DATASET EXCERPT =
-- Start --

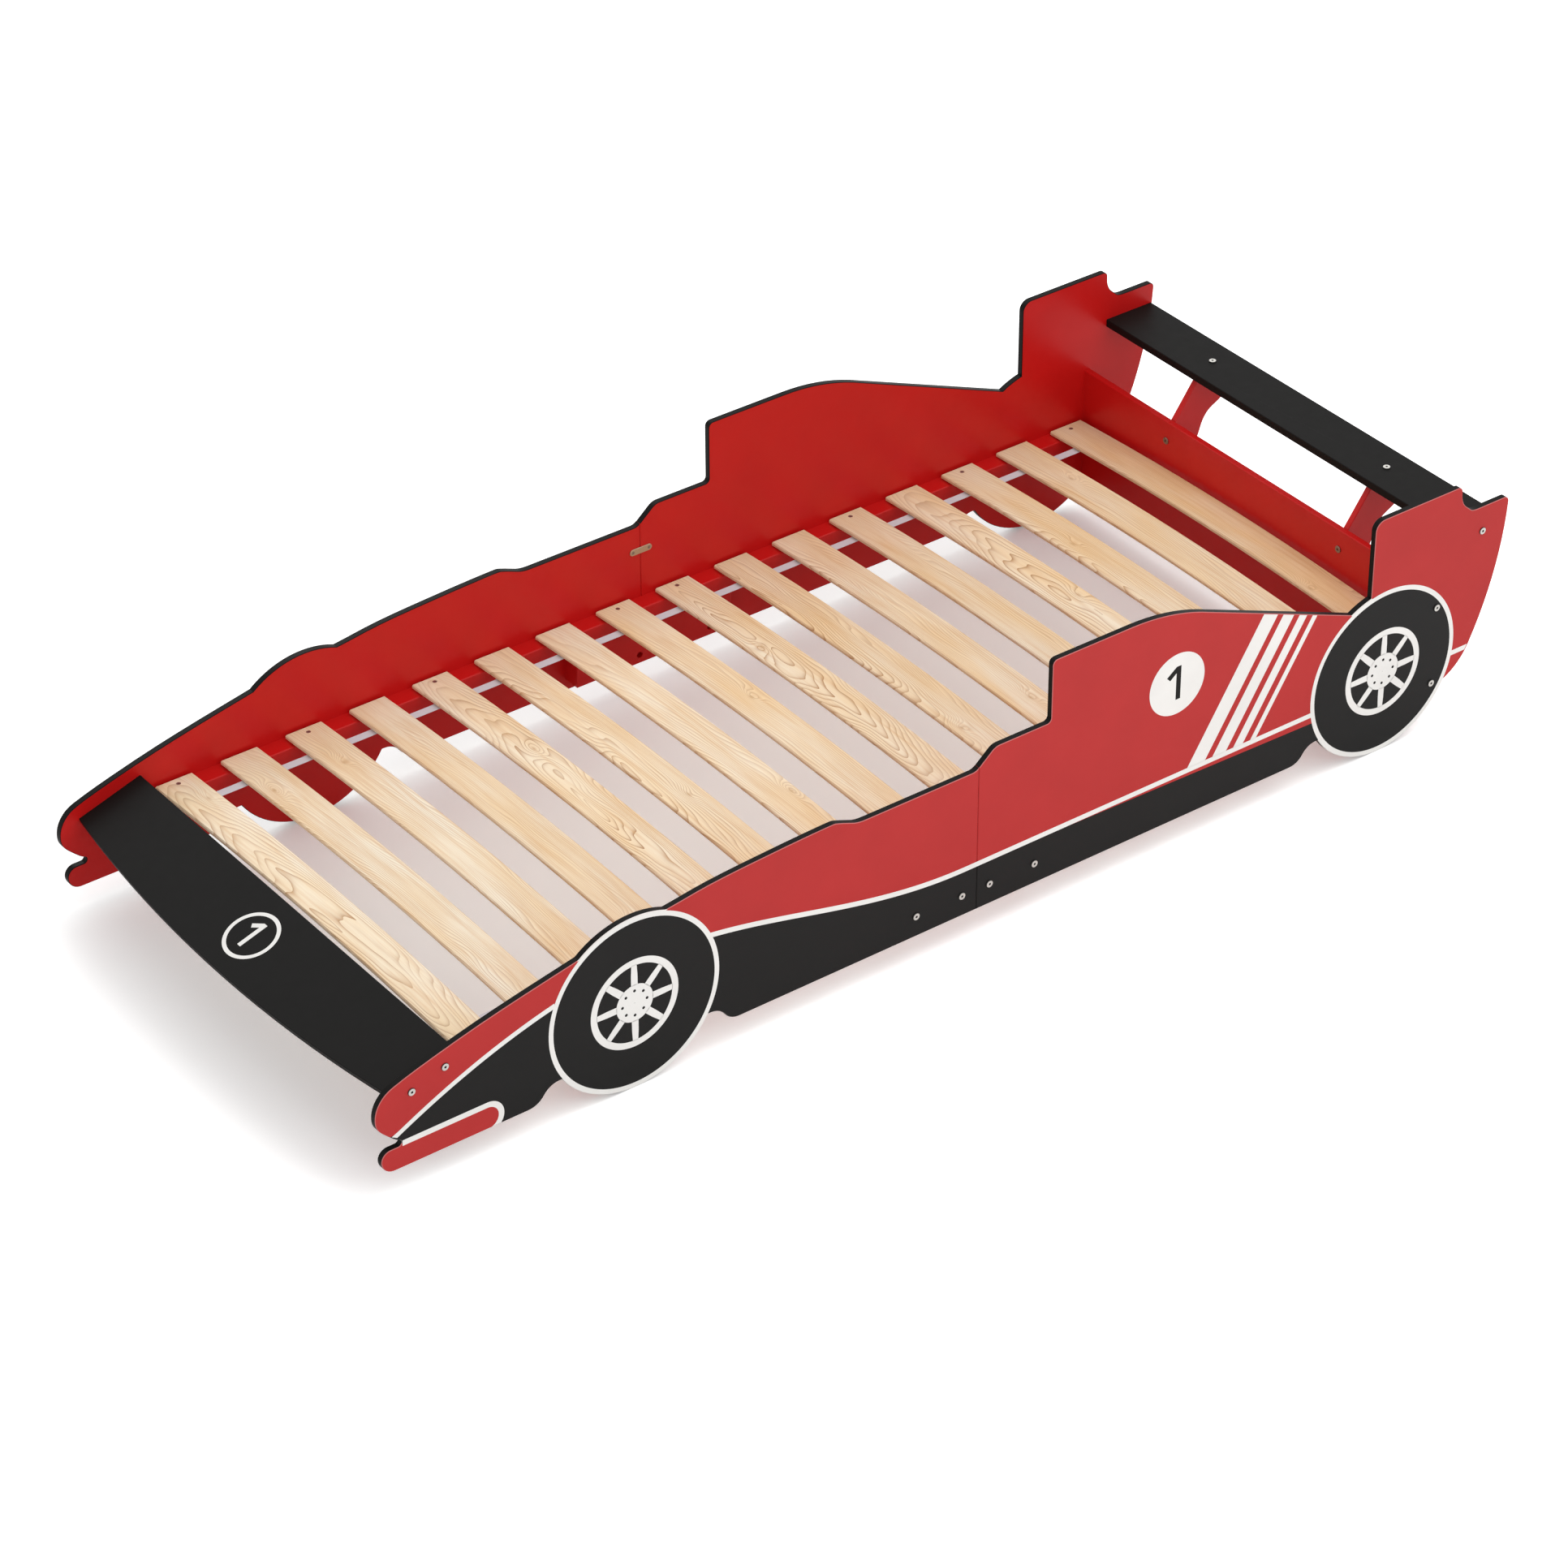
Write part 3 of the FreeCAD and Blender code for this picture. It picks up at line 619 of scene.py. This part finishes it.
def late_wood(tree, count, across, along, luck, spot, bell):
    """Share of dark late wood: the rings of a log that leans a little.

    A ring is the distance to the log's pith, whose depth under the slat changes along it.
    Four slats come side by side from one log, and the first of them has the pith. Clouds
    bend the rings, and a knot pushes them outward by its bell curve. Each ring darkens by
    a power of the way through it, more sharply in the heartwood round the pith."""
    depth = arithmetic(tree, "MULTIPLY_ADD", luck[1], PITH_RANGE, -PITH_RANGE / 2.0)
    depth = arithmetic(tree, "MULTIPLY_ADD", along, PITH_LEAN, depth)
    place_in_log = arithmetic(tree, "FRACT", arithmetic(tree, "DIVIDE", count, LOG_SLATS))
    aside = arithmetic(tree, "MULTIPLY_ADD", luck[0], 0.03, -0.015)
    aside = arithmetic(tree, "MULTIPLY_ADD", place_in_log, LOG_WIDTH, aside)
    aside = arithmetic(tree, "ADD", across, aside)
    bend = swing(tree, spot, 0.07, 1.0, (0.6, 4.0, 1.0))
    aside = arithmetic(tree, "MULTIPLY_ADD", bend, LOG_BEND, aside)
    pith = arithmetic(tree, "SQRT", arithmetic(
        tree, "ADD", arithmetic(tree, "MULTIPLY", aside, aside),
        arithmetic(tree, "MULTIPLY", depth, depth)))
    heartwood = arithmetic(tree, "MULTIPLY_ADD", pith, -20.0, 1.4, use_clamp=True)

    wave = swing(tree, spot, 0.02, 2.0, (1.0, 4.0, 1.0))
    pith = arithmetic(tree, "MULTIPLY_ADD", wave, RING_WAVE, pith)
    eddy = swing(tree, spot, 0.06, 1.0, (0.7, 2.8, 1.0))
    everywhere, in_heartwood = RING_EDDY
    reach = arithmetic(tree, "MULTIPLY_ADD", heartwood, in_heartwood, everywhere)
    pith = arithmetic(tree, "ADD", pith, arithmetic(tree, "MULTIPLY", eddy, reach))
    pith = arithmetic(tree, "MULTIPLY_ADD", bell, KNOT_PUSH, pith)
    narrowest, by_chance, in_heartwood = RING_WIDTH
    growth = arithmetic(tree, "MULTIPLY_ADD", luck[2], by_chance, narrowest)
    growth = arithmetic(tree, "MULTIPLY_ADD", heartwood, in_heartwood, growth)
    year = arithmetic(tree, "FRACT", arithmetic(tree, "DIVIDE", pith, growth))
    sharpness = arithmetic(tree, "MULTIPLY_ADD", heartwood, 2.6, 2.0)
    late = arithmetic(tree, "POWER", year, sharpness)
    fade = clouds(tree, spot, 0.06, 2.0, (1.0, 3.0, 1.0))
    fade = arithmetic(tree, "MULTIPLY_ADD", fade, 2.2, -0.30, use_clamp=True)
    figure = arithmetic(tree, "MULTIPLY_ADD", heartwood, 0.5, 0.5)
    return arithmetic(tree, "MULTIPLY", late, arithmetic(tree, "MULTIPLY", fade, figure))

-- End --

EXERCISE DESCRIPTION = Restate, word for word and with nothing added, the lines from the first line of the listing through the one where "leans a little." stands.

FINISHED ANSWER =
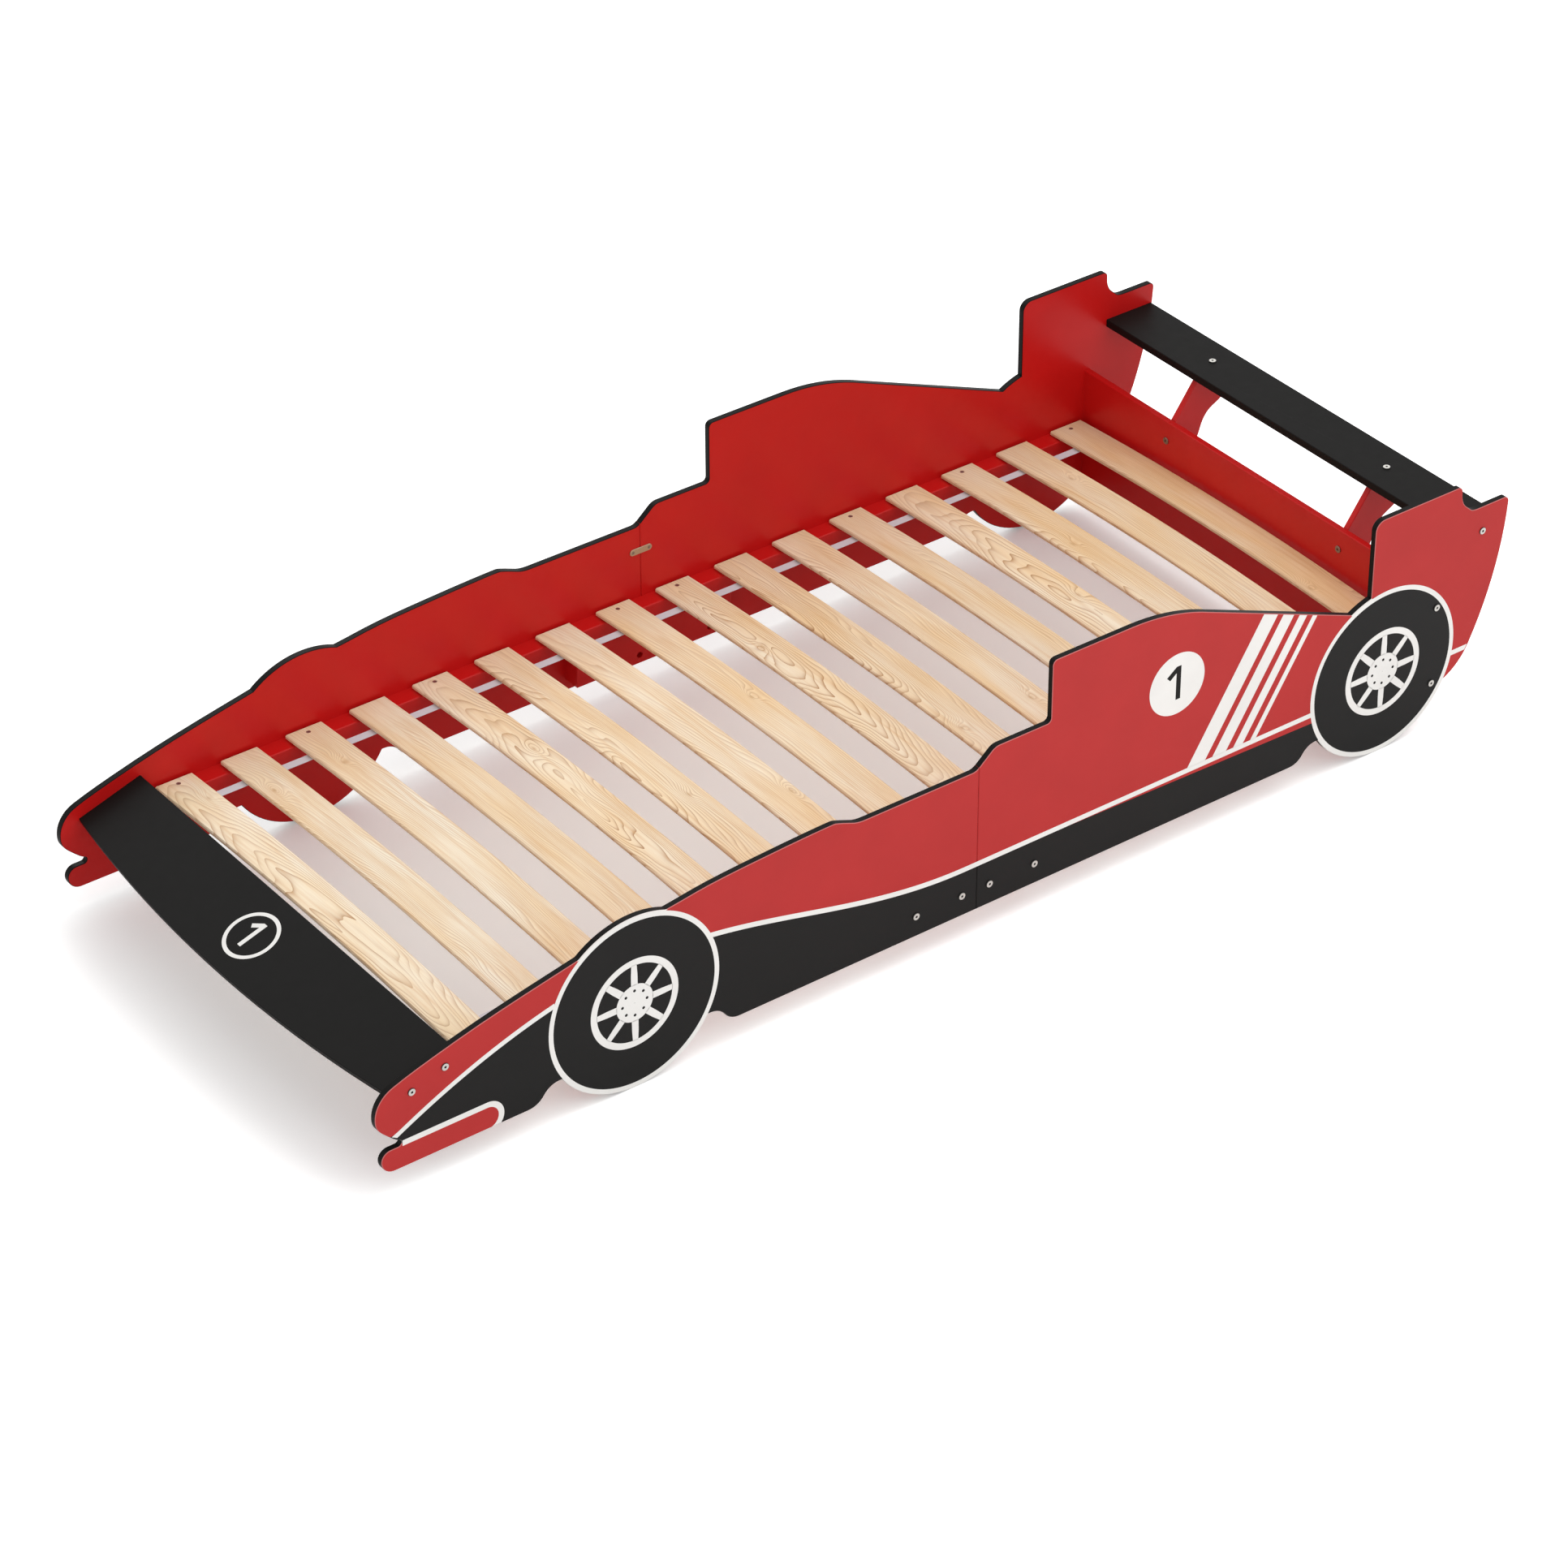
Write part 3 of the FreeCAD and Blender code for this picture. It picks up at line 619 of scene.py. This part finishes it.
def late_wood(tree, count, across, along, luck, spot, bell):
    """Share of dark late wood: the rings of a log that leans a little.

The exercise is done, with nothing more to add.